Mengapa terlibat dalam praktik semacam itu? Motivasinya kemungkinan beragam. Konotasi positif ‘open source’ tidak dapat disangkal berharga untuk menarik talenta, membangun komunitas pengembang (bahkan jika dibatasi), dan menghasilkan pemberitaan yang baik. Secara lebih sinis, seperti yang disarankan Nature, mungkin ada insentif peraturan (regulatory incentives). Undang-Undang AI Uni Eropa 2024 yang komprehensif (EU AI Act), misalnya, mencakup potensi pengecualian atau persyaratan yang lebih ringan untuk sistem yang diklasifikasikan sebagai open source. Dengan menggunakan label secara strategis, beberapa perusahaan mungkin berharap dapat menavigasi lanskap peraturan yang kompleks dengan lebih sedikit gesekan, berpotensi menghindari pengawasan yang ditujukan untuk sistem AI serba guna yang kuat. Latihan branding strategis (strategic branding) ini mengeksploitasi niat baik historis gerakan open-source sambil berpotensi merusak upaya untuk memastikan penerapan AI yang bertanggung jawab.

Spektrum Keterbukaan: Menelaah Contoh-contoh

Penting untuk menyadari bahwa keterbukaan dalam AI belum tentu merupakan keadaan biner; ia ada dalam sebuah spektrum. Namun, praktik pelabelan saat ini seringkali mengaburkan di mana posisi sebenarnya suatu model tertentu pada spektrum tersebut.

Pertimbangkan beberapa contoh menonjol yang sering dibahas dalam konteks ini:

  • Seri Llama dari Meta: Meskipun Meta merilis bobot (weights) dan kode untuk model Llama, akses awalnya memerlukan aplikasi, dan lisensinya mencakup pembatasan, terutama terkait penggunaan oleh perusahaan yang sangat besar dan aplikasi spesifik. Secara kritis, data pelatihan yang mendasarinya tidak dirilis, membatasi reproduktifitas penuh dan analisis mendalam tentang karakteristiknya.

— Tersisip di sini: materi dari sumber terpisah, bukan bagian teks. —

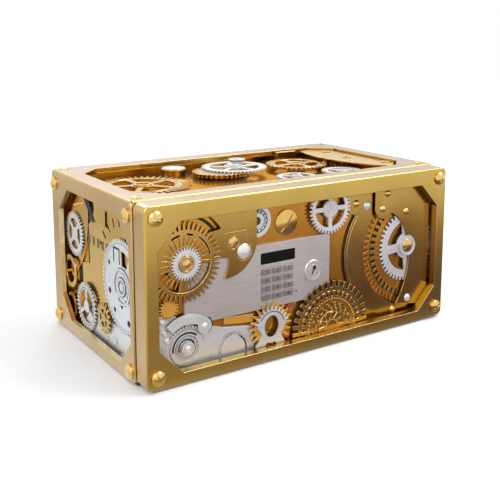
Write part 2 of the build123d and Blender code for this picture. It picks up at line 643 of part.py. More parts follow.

Meskipun versi berikutnya telah menyesuaikan persyaratan, masalah inti opasitas data (data opacity) seringkali tetap ada.
  • Phi-2 dari Microsoft: Microsoft menyajikan Phi-2 sebagai model bahasa kecil ‘open-source’. Meskipun bobot model tersedia, lisensinya memiliki batasan penggunaan spesifik, dan informasi terperinci tentang data pelatihannya, yang krusial untuk memahami kemampuan dan potensi biasnya (terutama mengingat pelatihannya pada data “sintetis” / “synthetic” data), tidak sepenuhnya transparan.
  • Mixtral dari Mistral AI: Model ini, yang dirilis oleh startup AI Eropa terkemuka, menarik perhatian karena kinerjanya. Meskipun komponen dirilis di bawah lisensi Apache 2.0 yang permisif (lisensi yang benar-benar terbuka untuk kode/bobot), transparansi penuh mengenai komposisi data pelatihan dan proses kurasi (curation process) tetap terbatas, menghambat pengawasan ilmiah yang mendalam.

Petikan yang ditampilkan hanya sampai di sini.